01/05/2018
Mai 68 : la lutte des classes devenue objet de collection !
L’Histoire est parfois ironique… Alors que nos parents et grand-parents se révoltaient contre l’ordre établi en il y a 50 ans, notre génération de rebelles en manque de rébellion collectionne aujourd’hui à prix d’or les affiches symboliques de cette lutte. Faute d’avoir vécu un tel évènement, autant s’en acheter un souvenir ! Comment en sommes-nous arrivés ici ?
1968, apogée des 30 glorieuses, berceau de la société de consommation naissante. Toute une génération d’étudiants baby-boomers se révolte contre l’ordre établi. La manifestation se globalise, elle est économique, politique, sociale, culturelle. Elle sera également un terrain de jeu artistique pour les étudiants des Beaux-Arts et de l’Ecole des Arts Décoratifs.

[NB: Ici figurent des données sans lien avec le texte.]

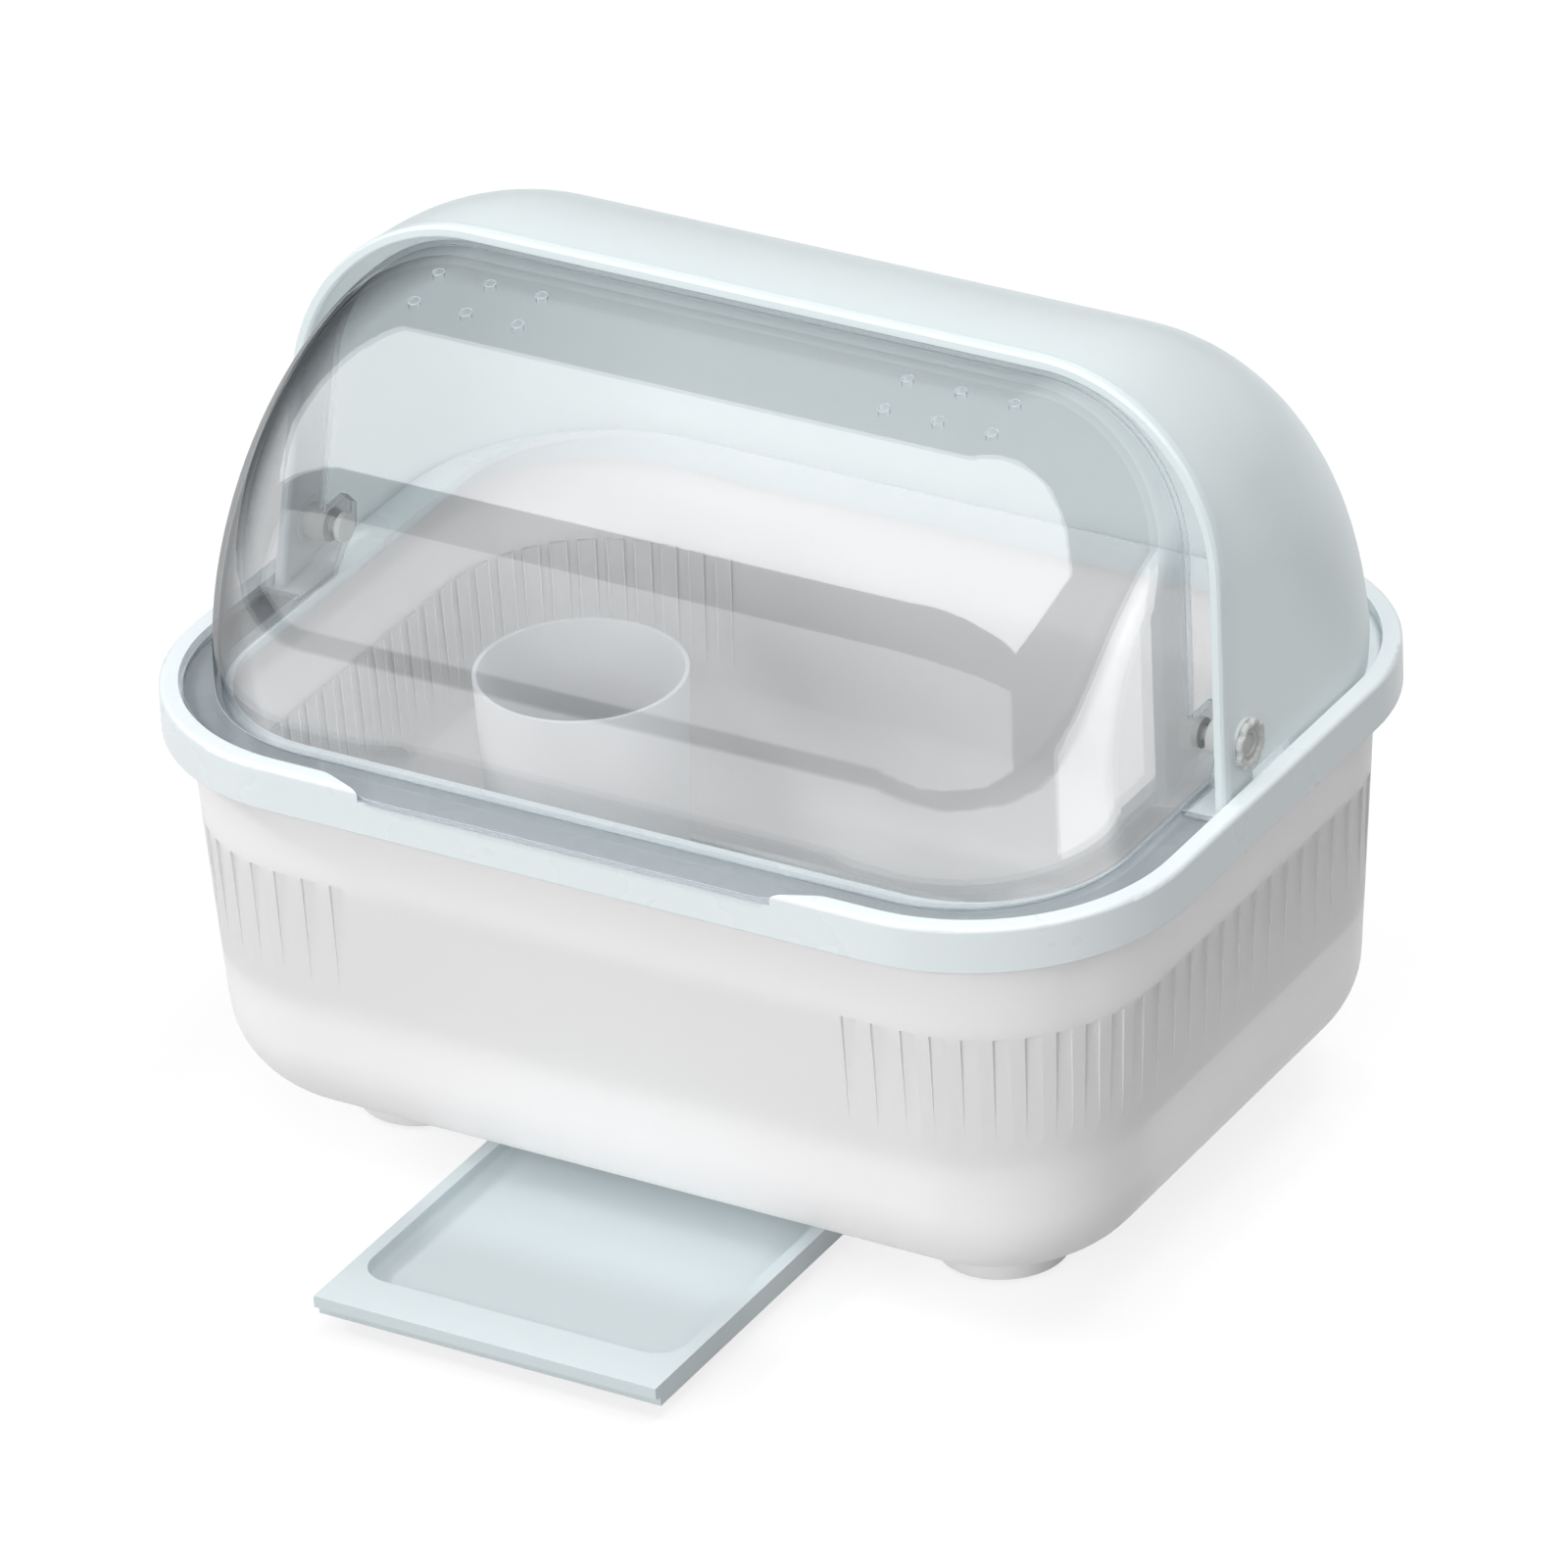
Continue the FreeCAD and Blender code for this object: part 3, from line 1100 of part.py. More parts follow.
def build():
    nodes = [outer_tub(), rim_frame(), rear_hood(), clear_lid()]
    for side, name in ((-1, "left"), (1, "right")):
        nodes += hinge_parts(side, name)
    nodes += [drain_board(), cutlery_cup(), drip_tray()]
    for side, name in ((-1, "left"), (1, "right")):
        nodes.append(tray_runner(side, name))
    for name, sx, sy in FOOT_PLACES:
        nodes += foot_and_pad(name, sx, sy)
    return nodes


def check_and_export(nodes):
    doc.recompute()
    faulty = [item.Name for item in doc.Objects if set(item.State) & {"Invalid", "Error"}]
    if faulty:
        raise RuntimeError("objects in error: " + ", ".join(faulty))
    os.makedirs("parts", exist_ok=True)
    for node in nodes:
        shape = node.Shape
        if shape.isNull() or not shape.isValid() or not shape.Solids:
            raise RuntimeError("bad shape: " + node.Label)
        shape.exportStep("parts/%s.step" % node.Label)


check_and_export(build())
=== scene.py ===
import json
import math

import bpy
import bmesh
from mathutils import Matrix, Vector


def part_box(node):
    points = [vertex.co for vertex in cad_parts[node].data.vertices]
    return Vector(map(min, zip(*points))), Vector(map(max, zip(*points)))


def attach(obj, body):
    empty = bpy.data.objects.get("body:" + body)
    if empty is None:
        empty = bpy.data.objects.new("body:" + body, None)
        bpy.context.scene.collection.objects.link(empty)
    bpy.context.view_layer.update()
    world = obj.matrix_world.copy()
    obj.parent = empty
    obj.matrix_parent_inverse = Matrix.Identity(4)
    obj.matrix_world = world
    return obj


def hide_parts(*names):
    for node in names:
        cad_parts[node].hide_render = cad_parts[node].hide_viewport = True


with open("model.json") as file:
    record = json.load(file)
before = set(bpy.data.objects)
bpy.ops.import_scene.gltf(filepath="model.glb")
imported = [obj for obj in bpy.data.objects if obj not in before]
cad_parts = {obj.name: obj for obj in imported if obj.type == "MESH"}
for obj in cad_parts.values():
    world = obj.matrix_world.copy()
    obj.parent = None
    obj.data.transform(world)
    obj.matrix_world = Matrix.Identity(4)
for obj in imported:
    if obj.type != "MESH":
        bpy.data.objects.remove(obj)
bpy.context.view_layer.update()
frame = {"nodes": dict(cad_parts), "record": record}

NODES = frame["nodes"]

SAME_PLACE = 1e-6
WHITE = (1.0, 1.0, 1.0)


# Camera at the photograph's viewing angle

CAMERA_PLACE = Vector((2.0067, -3.2814, 2.2751))
CAMERA_RIGHT = Vector((0.86455, 0.50071, -0.04307))
CAMERA_UP = Vector((-0.21228, 0.44151, 0.87181))
CAMERA_BACK = Vector((0.45553, -0.74457, 0.48799))
CAMERA_LENS = 286.45
CAMERA_SENSOR = 36.0
CAMERA_NEAREST = 0.05
CAMERA_FURTHEST = 60.0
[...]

Le 14 mai, l’École Supérieure des Beaux-arts de Paris est occupée. Un journal de grève est créé, des assemblées générales sont organisées… Le lendemain voit la naissance de l’Atelier populaire. De jeunes artistes en devenir utilisent la technique de sérigraphie par pochoir pour tirer rapidement 1000 à 2000 exemplaires de leur création et les coller dans les rues de la capitale.
La Liberté guidant le peuple, symbole de démocratie recyclée par les étudiants des Beaux-Arts. La sérigraphie est très limitée dans sa palette de couleurs et finesse des détails. Ce minimalisme imposé donnera naissance à des affiches d’autant plus percutantes !
Une violente beauté ! Mai 68 est également une contestation du sexisme latent d’une société patriarcale. Prix de l’affiche aux enchères : 3000 €…
Le pavé devient vite un symbole du mouvement contestataire.
Désobéissez !
Les médias font de vous un mouton.
La Presse tout comme la radio télévision sont la voix de la police.
L’ORTF (Office de radiodiffusion-télévision française), symbole du monopole de l’Etat (et donc de la police) sur la radio et la télévision.
Principal cible du mouvement, le général De Gaulle, sauveur de la Patrie 20 ans plus tôt, mais désormais vieillissant et dépassé par les évènements.
L’ombre du général réduit la jeunesse au silence.
Furieux de la tournure des évènements, De Gaulle déclare le 19 mai devant ses ministres « La réforme, oui ! La chienlit, non ! » L’expression déjà désuète à l’époque désigne le désordre.
De Gaulle et le simulacre de démocratie.
Les rouages du pouvoir.
La croix Gaulloise vous rentre dans le cerveau.
La mutation de la croix Gaulloise en croix gammée.
De Gaulle serait-il de la même trempe du dictateur qu’il a combattu ?
Daniel Cohn Bendit, alias Danny le Rouge, est le premier visage mis en avant par le mouvement contestataire. Le 2 mai 1968, l’éditorial de l’hebdomadaire d’extrême droite Minute indique : « Ce Cohn-Bendit, parce qu’il est juif et allemand, se prend pour un nouveau Karl Marx » et « ce Cohn-Bendit doit être pris par la peau du cou et reconduit à la frontière sans autre forme de procès ». Dans L’Humanité du lendemain, Georges Marchais dénonce « ces groupuscules dirigés par l’anarchiste allemand Cohn-Bendit ». Cette affiche est une réponse instantanée à ces propos.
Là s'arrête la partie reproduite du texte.